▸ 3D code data
==============================

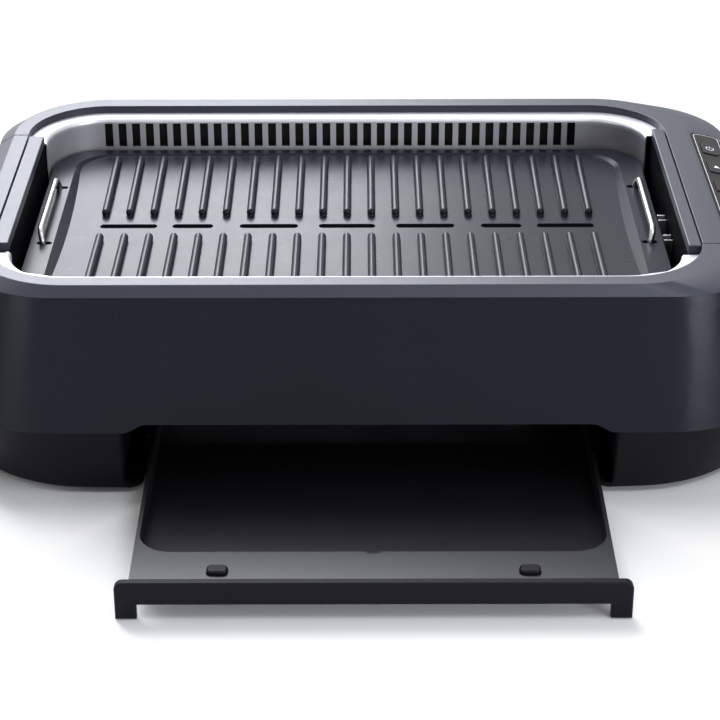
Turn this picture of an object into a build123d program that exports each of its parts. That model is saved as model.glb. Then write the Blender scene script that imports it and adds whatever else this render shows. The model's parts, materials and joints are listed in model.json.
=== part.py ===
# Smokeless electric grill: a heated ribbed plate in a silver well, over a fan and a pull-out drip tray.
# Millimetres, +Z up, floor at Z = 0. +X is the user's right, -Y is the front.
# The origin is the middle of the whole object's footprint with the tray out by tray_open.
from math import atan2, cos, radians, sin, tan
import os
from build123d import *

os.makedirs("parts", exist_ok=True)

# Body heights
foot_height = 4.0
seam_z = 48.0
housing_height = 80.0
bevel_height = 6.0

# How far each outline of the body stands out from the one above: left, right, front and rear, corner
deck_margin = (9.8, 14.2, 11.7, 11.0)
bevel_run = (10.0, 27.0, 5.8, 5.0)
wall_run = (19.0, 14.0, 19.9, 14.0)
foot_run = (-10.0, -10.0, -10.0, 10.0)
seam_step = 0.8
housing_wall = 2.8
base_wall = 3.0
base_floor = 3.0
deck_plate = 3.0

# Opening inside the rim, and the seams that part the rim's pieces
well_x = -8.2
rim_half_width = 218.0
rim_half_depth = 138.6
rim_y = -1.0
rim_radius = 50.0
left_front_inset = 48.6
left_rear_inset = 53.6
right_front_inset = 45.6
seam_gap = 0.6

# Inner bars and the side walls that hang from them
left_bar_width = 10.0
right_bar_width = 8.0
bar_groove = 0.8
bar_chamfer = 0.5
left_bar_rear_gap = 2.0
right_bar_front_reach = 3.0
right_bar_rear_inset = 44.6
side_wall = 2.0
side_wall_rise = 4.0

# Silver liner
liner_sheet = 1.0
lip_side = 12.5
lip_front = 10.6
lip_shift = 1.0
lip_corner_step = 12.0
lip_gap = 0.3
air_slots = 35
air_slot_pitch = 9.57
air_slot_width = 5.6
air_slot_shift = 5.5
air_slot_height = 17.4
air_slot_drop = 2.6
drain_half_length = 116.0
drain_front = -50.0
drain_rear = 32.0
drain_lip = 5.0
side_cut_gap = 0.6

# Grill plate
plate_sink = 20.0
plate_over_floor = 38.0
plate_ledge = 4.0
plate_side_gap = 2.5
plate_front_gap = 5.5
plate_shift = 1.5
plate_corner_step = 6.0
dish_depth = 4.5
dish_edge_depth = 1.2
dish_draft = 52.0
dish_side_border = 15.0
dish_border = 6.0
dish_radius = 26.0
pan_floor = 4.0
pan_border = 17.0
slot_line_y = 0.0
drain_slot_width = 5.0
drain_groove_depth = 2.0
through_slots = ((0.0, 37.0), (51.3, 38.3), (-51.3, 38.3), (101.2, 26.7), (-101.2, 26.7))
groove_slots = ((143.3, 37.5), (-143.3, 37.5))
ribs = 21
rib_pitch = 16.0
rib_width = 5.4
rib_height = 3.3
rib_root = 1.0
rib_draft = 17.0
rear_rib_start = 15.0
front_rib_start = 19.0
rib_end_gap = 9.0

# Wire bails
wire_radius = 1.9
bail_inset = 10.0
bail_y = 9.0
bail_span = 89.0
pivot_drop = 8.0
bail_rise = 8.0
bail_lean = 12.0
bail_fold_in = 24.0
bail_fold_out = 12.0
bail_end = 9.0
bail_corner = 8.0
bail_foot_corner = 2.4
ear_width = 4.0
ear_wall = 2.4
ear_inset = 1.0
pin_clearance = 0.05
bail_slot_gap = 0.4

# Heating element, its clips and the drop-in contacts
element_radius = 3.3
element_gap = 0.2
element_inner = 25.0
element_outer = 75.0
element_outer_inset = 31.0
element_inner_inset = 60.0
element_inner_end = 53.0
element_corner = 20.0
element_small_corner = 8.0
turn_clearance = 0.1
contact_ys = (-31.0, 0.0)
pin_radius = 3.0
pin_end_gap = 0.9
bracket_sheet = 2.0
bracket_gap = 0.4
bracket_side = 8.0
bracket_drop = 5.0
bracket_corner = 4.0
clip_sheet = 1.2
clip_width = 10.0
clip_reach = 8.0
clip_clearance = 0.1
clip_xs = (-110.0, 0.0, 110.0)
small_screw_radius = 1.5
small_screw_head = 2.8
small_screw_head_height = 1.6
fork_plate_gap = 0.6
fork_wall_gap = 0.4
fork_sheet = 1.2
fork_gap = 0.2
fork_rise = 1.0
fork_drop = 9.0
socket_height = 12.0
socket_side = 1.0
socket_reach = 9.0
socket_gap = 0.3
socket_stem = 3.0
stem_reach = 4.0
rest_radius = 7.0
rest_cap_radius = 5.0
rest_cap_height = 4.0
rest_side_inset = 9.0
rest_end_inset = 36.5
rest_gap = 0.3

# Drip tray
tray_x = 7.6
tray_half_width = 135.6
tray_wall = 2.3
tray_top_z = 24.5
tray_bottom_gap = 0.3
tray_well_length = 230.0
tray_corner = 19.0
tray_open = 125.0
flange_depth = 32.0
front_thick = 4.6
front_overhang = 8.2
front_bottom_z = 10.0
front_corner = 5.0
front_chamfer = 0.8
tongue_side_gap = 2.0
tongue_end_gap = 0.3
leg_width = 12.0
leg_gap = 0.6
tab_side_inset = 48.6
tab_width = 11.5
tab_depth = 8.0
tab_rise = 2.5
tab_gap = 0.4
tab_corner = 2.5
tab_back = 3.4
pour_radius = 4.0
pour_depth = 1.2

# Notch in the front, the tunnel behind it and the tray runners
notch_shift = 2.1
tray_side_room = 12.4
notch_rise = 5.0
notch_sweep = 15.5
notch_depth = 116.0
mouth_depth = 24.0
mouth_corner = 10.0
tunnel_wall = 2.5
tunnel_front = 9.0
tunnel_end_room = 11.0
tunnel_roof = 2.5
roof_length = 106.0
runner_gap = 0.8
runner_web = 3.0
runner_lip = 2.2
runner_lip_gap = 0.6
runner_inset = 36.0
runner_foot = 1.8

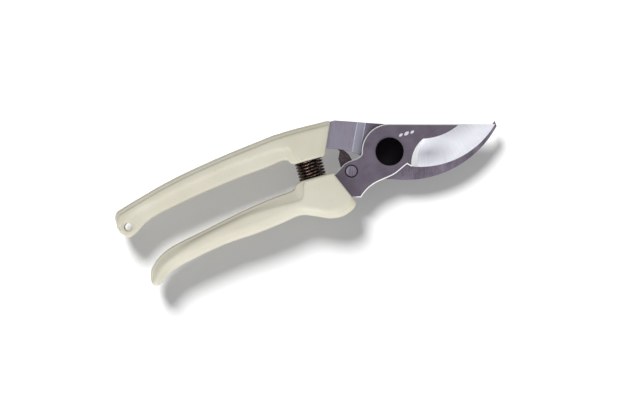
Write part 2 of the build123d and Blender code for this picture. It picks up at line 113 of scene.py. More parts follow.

==============================

▸ EXERCISE AIM
Pick out each line containing the string "parts" and copy it.

▸ COMPLETE ANSWER
Turn this picture of an object into a build123d program that exports each of its parts. That model is saved as model.glb. Then write the Blender scene script that imports it and adds whatever else this render shows. The model's parts, materials and joints are listed in model.json.
os.makedirs("parts", exist_ok=True)
Write part 2 of the build123d and Blender code for this picture. It picks up at line 113 of scene.py. More parts follow.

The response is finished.